Siamo noi che stiamo andando giù, inesorabilmente. Se il terremoto de L’Aquila è stato una metafora di quello che stava per accadere il terremoto dell’Emilia è la fotografia implacabile di quello che siamo diventati.

Perché siamo noi quelli lì. Siamo noi i capannoni di cartapesta che vanno giù. Siamo noi le tonnellate e tonnellate di forme di parmigiano reggiano che si accumulano alla sans façon fra tavolacci sgangherati. Siamo noi le torri con gli orologi spaccati a metà, noi che abbiamo perso il senso del tempo, per sempre, e di un’identità nazionale che ha voluto L’Aquila come città da dimenticare mentre il Nord viaggiava in canottiera, sigari, tricolori con cui pulirsi il culo, lavurà, i dané, le lauree comprate in Albania, quell’identità che si era dimenticata che mentre la gente e l’arte sparivano per sempre dai centri storici del paese si continuava ad andare avanti con tonnellate e tonnellate di nipotine di Mubarak.
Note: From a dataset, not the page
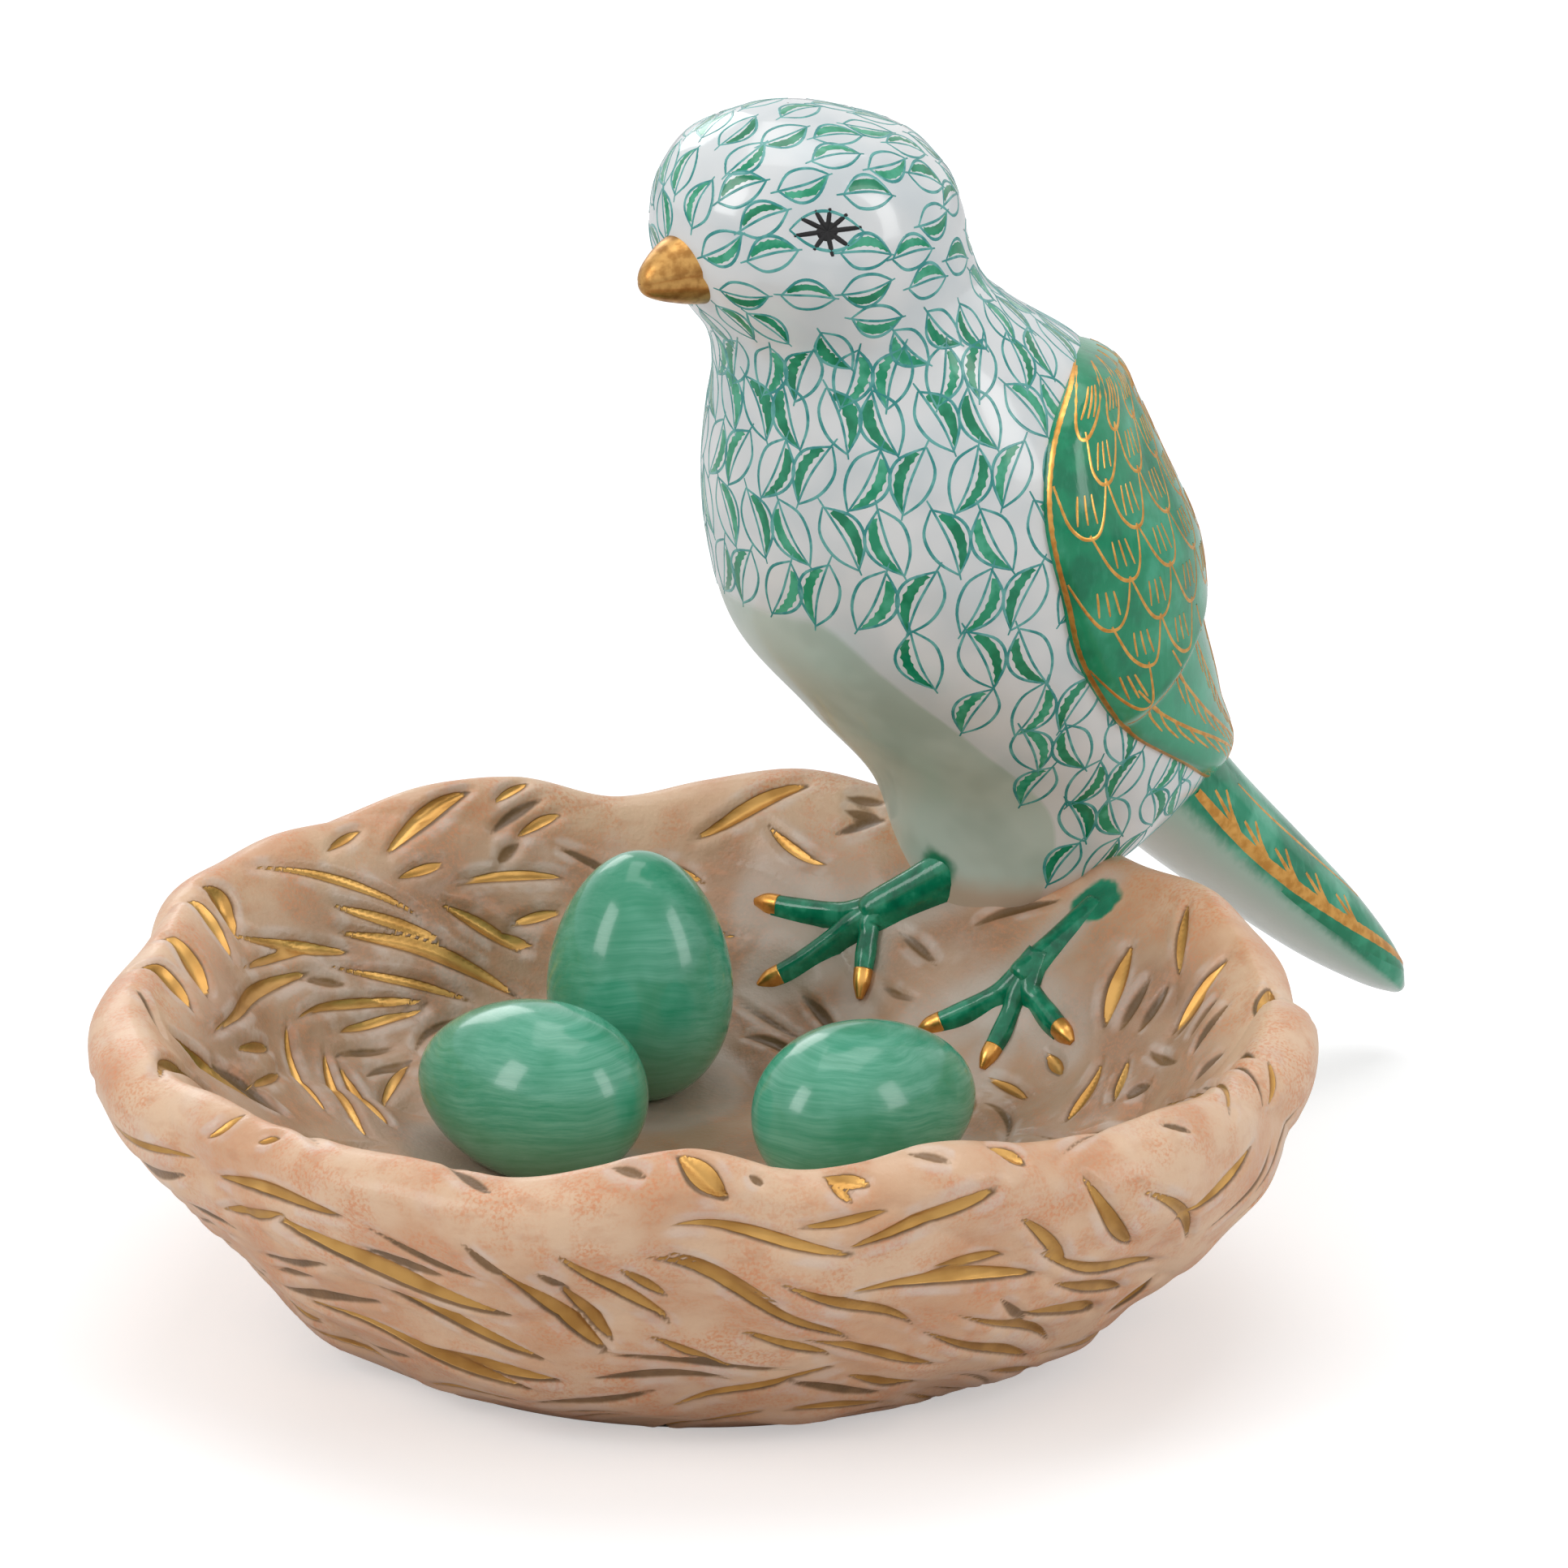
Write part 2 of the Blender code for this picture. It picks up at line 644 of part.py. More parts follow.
def on_the_slope(spot, lift):
    return inner_wall(*spot) + Vector((0.0, 0.0, lift))


def leg(made, top, parting):
    start = bird_point(*top)
    knee = on_the_slope(foot_spot(parting), LEG_RISE)
    radius = LEG_THICKNESS / 2
    path = [start, start.lerp(knee, 0.5), knee, knee + LEG_OVERRUN * (knee - start)]
    tube(made, path, [radius, radius, radius, 0.6 * radius], LEG_ROOT)


def toe(made, parting, tip):
    start, end = foot_spot(parting), foot_spot(tip)
    length = (inner_wall(*end) - inner_wall(*start)).length
    claw = 1.0 - CLAW_LENGTH / length
    radius = TOE_THICKNESS / 2
    path, radii = [], []
    for share, girth in ((0.0, 1.1), (0.4 * claw, 0.9), (0.8 * claw, 0.95), (claw, 1.0),
                         (claw + 0.05, 0.8), (0.5 * (claw + 1.0), 0.75)):
        path.append(on_the_slope(start.lerp(end, share), TOE_RISE))
        radii.append(girth * radius)
    path.append(on_the_slope(end, CLAW_RISE))
    radii.append(CLAW_THICKNESS / 2)
    tube(made, path, radii, TOE_ROOT)


def centre_in_plan(objects):
    """Puts the origin under the middle of the whole figurine's box, at the foot."""
    points = [vert.co for obj in objects for vert in obj.data.vertices]
    low = Vector((min(p.x for p in points), min(p.y for p in points)))
    high = Vector((max(p.x for p in points), max(p.y for p in points)))
    middle = 0.5 * (low + high)
    for obj in objects:
        obj.data.transform(Matrix.Translation((-middle.x, -middle.y, 0.0)))
    build_note(f"the nest's middle is at {-middle.x / MM:.2f}, {-middle.y / MM:.2f} mm")


def main():
    clear_scene()
    whole = object_of(NODE, nest)
    whole.data.materials.append(glaze())
    pieces = [object_of("body", body), object_of("beak", beak), object_of("tail", tail)]
    for side, name in ((1, "left"), (-1, "right")):
        pieces.append(object_of(f"{name}_wing", lambda made, side=side: wing(made, side)))
    for i, (top, parting, tips) in enumerate(FEET):
        pieces.append(object_of(f"leg_{i + 1}", lambda made, top=top, parting=parting: leg(made, top, parting)))
        for j, tip in enumerate(tips):
            name = f"toe_{i + 1}_{j + 1}"
            pieces.append(object_of(name, lambda made, parting=parting, tip=tip: toe(made, parting, tip)))
    for i, spot in enumerate(EGG_SPOTS):
        pieces.append(object_of(f"egg_{i + 1}", lambda made, spot=spot: egg(made, *spot)))
    centre_in_plan([whole, *pieces])
    parts = bpy.data.collections.new("pieces")
    bpy.context.scene.collection.children.link(parts)
    for piece in pieces:
        parts.objects.link(piece)
        bpy.context.scene.collection.objects.unlink(piece)
        piece.hide_render = True
        piece.display_type = "WIRE"
    join = whole.modifiers.new("join", "BOOLEAN")
    join.operation = "UNION"
    join.solver = "EXACT"
    join.operand_type = "COLLECTION"
    join.collection = parts


main()
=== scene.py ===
# %% [markdown]
# # A porcelain bird on the rim of its nest
# The real thing is one piece of hand-painted porcelain: a small bird, a carved nest and three eggs, cast
# and luted together, glazed, painted and gilded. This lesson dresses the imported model, which already has
# the right size and shape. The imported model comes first, because every piece is placed by it.

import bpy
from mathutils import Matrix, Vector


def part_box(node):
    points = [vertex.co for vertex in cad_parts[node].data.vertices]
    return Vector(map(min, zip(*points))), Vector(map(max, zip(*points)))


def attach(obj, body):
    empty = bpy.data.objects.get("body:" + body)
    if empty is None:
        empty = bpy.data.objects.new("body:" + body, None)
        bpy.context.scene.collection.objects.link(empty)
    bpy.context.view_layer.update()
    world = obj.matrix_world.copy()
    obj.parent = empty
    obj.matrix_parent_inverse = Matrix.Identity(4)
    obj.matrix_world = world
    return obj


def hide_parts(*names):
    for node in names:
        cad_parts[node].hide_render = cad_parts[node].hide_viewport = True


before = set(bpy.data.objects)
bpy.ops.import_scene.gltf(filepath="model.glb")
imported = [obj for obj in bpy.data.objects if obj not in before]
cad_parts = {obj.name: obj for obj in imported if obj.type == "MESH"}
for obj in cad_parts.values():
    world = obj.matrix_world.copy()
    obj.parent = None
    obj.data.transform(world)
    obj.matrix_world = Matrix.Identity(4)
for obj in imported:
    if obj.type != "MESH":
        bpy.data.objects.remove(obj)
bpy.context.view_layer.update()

# %% [markdown]
# The shapes below are long lists of points, so numpy works them out. Everything is measured in millimetres
# from the middle of the nest's foot, as a potter would, and is moved into the model's own place at the end.

# %% Measures and moves
import math

import bpy
import numpy as np
from mathutils import Vector
from mathutils.bvhtree import BVHTree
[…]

Siamo noi che ci destiamo increduli da un sonno popolato per troppi decenni da tette e culi di meteorine, per scoprire che L’Aquila o Mirandola sono la stessa cosa, che ci siamo fumati l’impossibile, che abbiamo un territorio da difendere, e senza la sua difesa non esiste più nulla.

E così ci siamo svegliati davanti a tutta questa sofferenza, che è nostra, anche di quanti stasera andranno a dormire nel proprio letto, e pretendiamo di alleviarla con la moratoria della Festa della Repubblica.

Bella idea. Bella idea davvero. Bravi quelli del “popolo del web”! Quando qualcuno penserà di rinunciare al primo maggio per risolvere il problema dell’inflazione non fatemi nessuna anestesia: voglio soffrire fino in fondo.